GIVEN TASK | Reproduce the first line and every line after it, exactly, through the one containing "SOCKET_RADIUS = 0.0175". Leave out the rest.
..............................
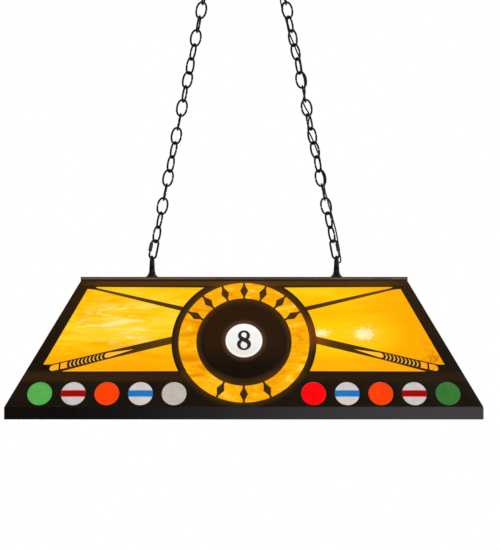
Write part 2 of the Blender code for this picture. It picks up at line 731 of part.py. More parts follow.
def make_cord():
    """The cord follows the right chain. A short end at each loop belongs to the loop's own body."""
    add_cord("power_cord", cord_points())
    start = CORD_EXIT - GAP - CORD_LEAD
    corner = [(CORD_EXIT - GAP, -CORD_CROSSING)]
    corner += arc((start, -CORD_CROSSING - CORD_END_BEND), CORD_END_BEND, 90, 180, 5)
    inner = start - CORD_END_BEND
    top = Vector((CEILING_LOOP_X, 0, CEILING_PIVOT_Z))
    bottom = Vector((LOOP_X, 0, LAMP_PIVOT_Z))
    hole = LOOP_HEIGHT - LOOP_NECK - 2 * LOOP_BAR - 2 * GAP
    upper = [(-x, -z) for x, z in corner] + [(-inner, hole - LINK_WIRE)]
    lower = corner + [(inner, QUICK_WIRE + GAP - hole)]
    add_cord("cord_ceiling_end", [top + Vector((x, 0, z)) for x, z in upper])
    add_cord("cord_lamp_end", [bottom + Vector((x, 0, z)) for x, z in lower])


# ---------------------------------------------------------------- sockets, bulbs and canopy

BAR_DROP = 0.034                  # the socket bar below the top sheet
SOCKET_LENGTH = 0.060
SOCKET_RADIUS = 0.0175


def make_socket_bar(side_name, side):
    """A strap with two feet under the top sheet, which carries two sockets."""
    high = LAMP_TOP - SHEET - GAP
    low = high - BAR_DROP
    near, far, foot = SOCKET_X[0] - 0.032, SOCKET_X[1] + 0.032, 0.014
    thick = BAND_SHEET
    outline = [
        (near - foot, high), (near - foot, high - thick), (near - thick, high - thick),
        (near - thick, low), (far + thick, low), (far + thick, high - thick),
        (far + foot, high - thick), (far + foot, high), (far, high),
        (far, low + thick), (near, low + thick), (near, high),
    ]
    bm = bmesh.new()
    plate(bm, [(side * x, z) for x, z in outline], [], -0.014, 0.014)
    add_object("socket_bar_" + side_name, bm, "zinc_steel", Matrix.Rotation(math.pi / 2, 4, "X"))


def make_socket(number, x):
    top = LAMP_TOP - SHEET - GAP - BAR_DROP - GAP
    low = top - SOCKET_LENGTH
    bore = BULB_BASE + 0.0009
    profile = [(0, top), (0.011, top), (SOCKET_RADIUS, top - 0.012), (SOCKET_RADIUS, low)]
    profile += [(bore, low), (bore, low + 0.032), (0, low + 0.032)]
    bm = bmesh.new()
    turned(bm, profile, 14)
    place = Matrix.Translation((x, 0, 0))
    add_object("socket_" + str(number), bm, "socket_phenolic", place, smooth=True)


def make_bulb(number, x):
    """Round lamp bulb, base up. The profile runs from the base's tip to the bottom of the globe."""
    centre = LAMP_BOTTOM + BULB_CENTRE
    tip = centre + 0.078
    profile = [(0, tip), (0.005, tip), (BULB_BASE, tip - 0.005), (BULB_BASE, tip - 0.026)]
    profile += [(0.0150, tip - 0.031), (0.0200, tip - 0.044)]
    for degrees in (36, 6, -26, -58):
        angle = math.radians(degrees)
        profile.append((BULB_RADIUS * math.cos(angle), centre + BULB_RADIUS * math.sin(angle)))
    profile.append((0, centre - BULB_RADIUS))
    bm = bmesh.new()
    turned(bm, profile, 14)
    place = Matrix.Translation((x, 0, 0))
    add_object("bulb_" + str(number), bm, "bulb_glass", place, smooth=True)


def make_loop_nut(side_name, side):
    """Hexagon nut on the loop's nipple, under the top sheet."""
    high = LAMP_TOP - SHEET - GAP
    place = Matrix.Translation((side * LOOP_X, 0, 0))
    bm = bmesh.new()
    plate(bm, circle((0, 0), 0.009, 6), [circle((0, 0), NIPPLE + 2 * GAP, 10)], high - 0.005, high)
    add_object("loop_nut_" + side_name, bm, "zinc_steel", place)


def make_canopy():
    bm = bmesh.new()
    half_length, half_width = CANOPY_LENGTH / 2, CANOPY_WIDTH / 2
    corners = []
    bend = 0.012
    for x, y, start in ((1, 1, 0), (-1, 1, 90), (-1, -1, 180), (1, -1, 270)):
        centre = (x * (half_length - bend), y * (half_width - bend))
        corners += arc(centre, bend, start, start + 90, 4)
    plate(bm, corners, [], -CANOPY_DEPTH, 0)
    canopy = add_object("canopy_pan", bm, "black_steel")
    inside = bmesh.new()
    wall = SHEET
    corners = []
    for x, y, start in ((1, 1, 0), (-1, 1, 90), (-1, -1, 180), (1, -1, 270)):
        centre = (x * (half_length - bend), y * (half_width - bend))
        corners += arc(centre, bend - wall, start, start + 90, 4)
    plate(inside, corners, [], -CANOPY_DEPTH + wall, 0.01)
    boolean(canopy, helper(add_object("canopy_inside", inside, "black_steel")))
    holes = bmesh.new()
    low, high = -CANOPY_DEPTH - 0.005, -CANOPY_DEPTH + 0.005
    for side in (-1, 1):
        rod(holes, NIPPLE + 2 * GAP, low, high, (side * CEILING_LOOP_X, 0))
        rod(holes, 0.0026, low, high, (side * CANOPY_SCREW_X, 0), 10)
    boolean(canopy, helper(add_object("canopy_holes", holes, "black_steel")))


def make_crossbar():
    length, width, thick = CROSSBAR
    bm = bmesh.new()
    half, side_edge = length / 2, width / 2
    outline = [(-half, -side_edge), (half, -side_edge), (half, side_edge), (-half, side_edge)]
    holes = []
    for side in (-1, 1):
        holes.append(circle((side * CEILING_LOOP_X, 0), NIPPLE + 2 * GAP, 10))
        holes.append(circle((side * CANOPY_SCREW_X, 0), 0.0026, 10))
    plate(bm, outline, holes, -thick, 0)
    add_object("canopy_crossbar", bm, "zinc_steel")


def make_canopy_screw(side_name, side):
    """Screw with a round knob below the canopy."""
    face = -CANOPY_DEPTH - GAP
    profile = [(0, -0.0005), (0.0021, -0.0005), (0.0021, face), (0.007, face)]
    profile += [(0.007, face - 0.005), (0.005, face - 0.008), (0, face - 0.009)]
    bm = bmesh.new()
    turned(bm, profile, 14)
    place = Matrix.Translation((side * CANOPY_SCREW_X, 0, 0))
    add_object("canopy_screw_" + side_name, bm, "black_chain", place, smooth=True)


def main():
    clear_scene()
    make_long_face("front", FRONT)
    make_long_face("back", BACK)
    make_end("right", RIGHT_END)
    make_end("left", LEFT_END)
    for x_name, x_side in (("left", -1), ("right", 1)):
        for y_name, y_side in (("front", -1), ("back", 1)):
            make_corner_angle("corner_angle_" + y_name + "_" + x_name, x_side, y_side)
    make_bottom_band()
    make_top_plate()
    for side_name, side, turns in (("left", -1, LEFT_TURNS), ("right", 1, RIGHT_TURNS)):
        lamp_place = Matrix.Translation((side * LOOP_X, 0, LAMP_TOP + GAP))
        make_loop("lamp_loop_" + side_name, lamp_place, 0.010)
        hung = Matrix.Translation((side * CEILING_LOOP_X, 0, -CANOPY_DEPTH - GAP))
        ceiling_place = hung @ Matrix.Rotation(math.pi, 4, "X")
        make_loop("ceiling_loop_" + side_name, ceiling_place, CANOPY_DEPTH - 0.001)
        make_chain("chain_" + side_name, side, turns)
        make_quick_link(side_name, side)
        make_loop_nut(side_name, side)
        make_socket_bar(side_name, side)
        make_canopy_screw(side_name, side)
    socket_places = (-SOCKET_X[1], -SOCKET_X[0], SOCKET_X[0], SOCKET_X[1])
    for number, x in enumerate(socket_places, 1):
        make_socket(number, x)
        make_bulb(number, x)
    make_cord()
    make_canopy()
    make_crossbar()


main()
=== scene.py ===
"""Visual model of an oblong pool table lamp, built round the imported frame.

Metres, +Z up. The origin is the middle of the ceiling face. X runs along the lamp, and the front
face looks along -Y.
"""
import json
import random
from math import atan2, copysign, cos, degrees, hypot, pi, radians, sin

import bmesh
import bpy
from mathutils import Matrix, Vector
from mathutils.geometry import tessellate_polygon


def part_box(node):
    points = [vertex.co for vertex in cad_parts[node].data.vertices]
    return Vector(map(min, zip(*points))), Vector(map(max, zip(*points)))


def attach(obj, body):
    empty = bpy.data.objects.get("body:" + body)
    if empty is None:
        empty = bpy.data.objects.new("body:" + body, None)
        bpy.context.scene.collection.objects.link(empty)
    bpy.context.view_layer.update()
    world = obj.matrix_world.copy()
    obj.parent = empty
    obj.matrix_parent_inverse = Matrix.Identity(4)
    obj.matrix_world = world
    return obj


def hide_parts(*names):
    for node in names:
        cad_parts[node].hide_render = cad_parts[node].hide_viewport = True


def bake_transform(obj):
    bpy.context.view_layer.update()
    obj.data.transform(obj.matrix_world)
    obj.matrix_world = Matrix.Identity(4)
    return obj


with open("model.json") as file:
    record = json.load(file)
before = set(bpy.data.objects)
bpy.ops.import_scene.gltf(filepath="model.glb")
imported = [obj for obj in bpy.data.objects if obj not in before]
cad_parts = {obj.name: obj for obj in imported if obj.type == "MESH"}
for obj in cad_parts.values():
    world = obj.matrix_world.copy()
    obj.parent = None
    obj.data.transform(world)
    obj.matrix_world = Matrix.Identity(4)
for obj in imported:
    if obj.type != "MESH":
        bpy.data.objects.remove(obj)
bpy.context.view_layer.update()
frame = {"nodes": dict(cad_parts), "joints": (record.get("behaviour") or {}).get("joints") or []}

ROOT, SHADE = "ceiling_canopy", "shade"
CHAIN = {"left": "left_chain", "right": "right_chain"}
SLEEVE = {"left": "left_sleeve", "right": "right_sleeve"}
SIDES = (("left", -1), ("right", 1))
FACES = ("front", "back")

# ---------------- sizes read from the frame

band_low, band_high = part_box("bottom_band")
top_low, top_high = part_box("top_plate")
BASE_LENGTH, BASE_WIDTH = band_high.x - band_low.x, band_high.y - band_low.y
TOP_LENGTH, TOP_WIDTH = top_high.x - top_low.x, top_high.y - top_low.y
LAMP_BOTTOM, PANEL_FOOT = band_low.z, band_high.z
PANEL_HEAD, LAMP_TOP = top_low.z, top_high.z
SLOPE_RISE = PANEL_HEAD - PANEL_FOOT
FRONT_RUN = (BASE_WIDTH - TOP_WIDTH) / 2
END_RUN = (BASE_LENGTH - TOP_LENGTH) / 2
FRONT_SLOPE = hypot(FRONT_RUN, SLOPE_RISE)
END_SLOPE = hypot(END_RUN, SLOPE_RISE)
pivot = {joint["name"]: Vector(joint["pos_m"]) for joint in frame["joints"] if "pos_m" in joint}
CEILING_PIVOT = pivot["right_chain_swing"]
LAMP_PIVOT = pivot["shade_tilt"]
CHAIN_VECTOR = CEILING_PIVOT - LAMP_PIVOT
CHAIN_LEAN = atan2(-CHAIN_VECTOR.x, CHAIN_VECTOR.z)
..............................
RESULT FOR THIS EXERCISE |
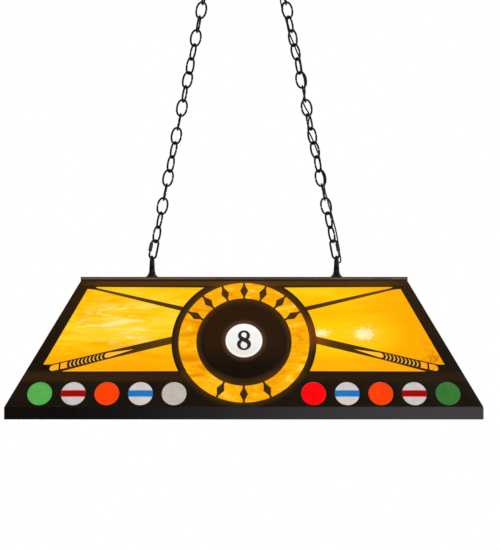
Write part 2 of the Blender code for this picture. It picks up at line 731 of part.py. More parts follow.
def make_cord():
    """The cord follows the right chain. A short end at each loop belongs to the loop's own body."""
    add_cord("power_cord", cord_points())
    start = CORD_EXIT - GAP - CORD_LEAD
    corner = [(CORD_EXIT - GAP, -CORD_CROSSING)]
    corner += arc((start, -CORD_CROSSING - CORD_END_BEND), CORD_END_BEND, 90, 180, 5)
    inner = start - CORD_END_BEND
    top = Vector((CEILING_LOOP_X, 0, CEILING_PIVOT_Z))
    bottom = Vector((LOOP_X, 0, LAMP_PIVOT_Z))
    hole = LOOP_HEIGHT - LOOP_NECK - 2 * LOOP_BAR - 2 * GAP
    upper = [(-x, -z) for x, z in corner] + [(-inner, hole - LINK_WIRE)]
    lower = corner + [(inner, QUICK_WIRE + GAP - hole)]
    add_cord("cord_ceiling_end", [top + Vector((x, 0, z)) for x, z in upper])
    add_cord("cord_lamp_end", [bottom + Vector((x, 0, z)) for x, z in lower])


# ---------------------------------------------------------------- sockets, bulbs and canopy

BAR_DROP = 0.034                  # the socket bar below the top sheet
SOCKET_LENGTH = 0.060
SOCKET_RADIUS = 0.0175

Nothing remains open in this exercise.